United States District Court, D. South Carolina, Columbia Division

November 3, 2016

Companion Property and Casualty Insurance Company (n/k/a Sussex Insurance Company), Plaintiff,
v.
U.S. Bank National Association, Defendant. U.S. Bank National Association, Third-Party Plaintiff,
v.
Redwood Reinsurance SPC, Ltd.; Southport Specialty Finance; Southport Lane Advisers; Administrative Agency Services; Alexander Chatfield Burns; and AON Insurance Managers (Cayman) Ltd., Third-Party Defendants. Alexander Chatfield Burns, Fourth-Party Plaintiff,
v.
U.S. Bank Trust National Association, Fourth-Party Defendant.

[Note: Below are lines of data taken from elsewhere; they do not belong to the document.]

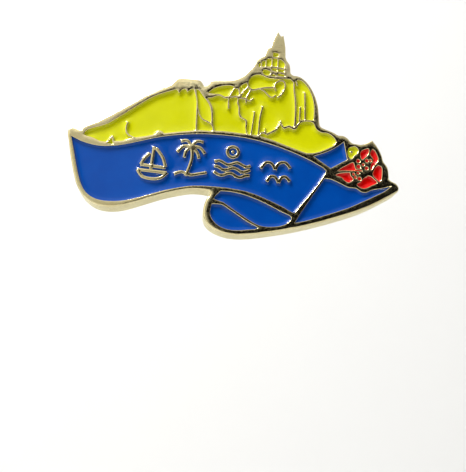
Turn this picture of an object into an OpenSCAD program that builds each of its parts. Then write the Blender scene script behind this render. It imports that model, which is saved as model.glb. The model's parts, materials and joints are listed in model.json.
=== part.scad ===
// Souvenir enamel pin: a die-struck, gold-plated plate with raised lines,
// soft enamel in every recess, a nail post on the back and a push-on dish clutch.
// Frame: +Z up, +X to the right of someone looking at the enamel, which faces -Y.
// The plate's back face lies in the plane y = 0, and the post stands out along +Y.

/* [Plate] */
// overall width of the plate, from tip to tip
pin_w = 31; // [24:0.5:40]
// thickness of the plate, from its back face to the tops of its raised lines
plate_t = 1.8; // [1.4:0.05:2.5]
// depth of the struck recesses below the tops of the lines
recess_d = 0.7; // [0.4:0.05:0.9]
// how far the enamel stays below the tops of the lines
fill_gap = 0.28; // [0.1:0.02:0.34]
// width of the thin raised lines
line_w = 0.15; // [0.1:0.01:0.22]
// width of the strokes in the four raised ornaments
stroke_w = 0.3; // [0.2:0.02:0.36]

/* [Post] */
// diameter of the nail post
post_d = 1.1; // [0.9:0.05:1.5]
// length of the post, from the plate's back face to its point
post_len = 2.2; // [2:0.1:5]
// length of the tapered point
point_len = 0.6; // [0.4:0.1:0.8]
// diameter of the flat head soldered to the plate
head_d = 3; // [2.4:0.1:3.4]
// thickness of the head
head_t = 0.3; // [0.2:0.05:0.5]

/* [Clutch] */
// diameter of the clutch's dish
clutch_d = 10.7; // [9:0.1:13]
// depth of the dish at its centre
dish_depth = 1.3; // [1:0.1:2]
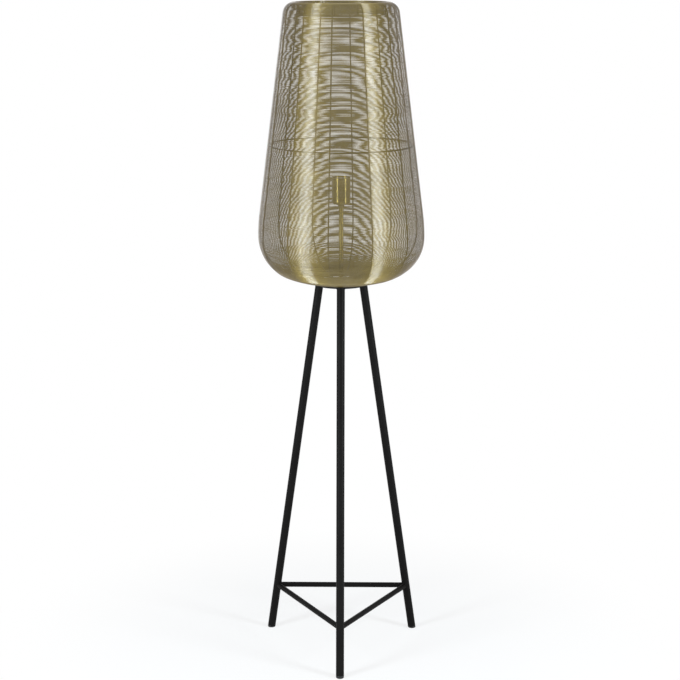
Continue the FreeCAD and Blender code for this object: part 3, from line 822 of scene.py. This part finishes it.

          ORDER AND OPINION

         This case concerns the loss of value in trust accounts that served as security for a reinsurance program occasioned by the substitution into those accounts of allegedly worthless and otherwise defective assets. More specifically, the case concerns which party or parties involved in the reinsurance program should bear that loss. Before the court is a motion by Third-Party Plaintiff U.S. Bank National Association (“U.S. Bank”) to dismiss the counterclaims of Third-Party Defendant Alexander Chatfield Burns (“Burns”) pursuant to Rule 12(b)(1) and Rule 12(b)(6) of the Federal Rules of Civil Procedure. (ECF No. 160.) For the reasons that follow, the court GRANTS the motion IN PART and DENIES it IN PART.

         I. RELEVANT FACTUAL AND PROCEDURAL BACKGROUND[1]

         Companion Property and Casualty Insurance Company (“Companion”) participated in a fronted insurance program (the “Program”) with Redwood Reinsurance SPC, Ltd. (“Redwood”) and Dallas National Insurance Company (“Freestone”), two reinsurance companies. In a fronted insurance program, the reinsurer-here, Redwood and Freestone-bears the actual risk of program performance. The insurance company-here, Companion-receives a fee for allowing its name and paper to be used as the front. As part of the Program, reinsurance collateral trusts established for Companion's benefit under the reinsurance agreements secured Redwood's and Freestone's reinsurance obligations to Companion.

         U.S. Bank was substituted as a successor trustee on Companion's reinsurance trust agreements with Redwood and Freestone under two separate trust agreements, the Redwood Trust Agreement and the Freestone Trust Agreement (collectively the “Trust Agreements”). The Trust Agreements named Redwood and Freestone, respectively, as grantors, U.S. Bank as trustee, and Companion as beneficiary. Under the terms of the Trust Agreements, “[Redwood or Freestone] may direct [U.S. Bank] to substitute Assets of comparable value for other Assets presently held in the Trust Account with written notification to [Companion] of the substitute Assets. [U.S. Bank] shall comply with any such direction.” (ECF No. 50-2 § 4(c).) The Trust Agreements also stated that Redwood and Freestone would be making representations and warranties regarding the quality and sufficiency of the assets that they transferred for deposit in the trust accounts. Specifically, by agreement, Redwood and Freestone would promise that the assets: (1) consisted only of “Eligible Securities” as defined by contract; (2) were in such form that Companion could transfer and dispose of any assets without the consent of anyone else; and (3) at all times had a value sufficient to cover 125% of Redwood's and Freestone's respective reinsurance obligations.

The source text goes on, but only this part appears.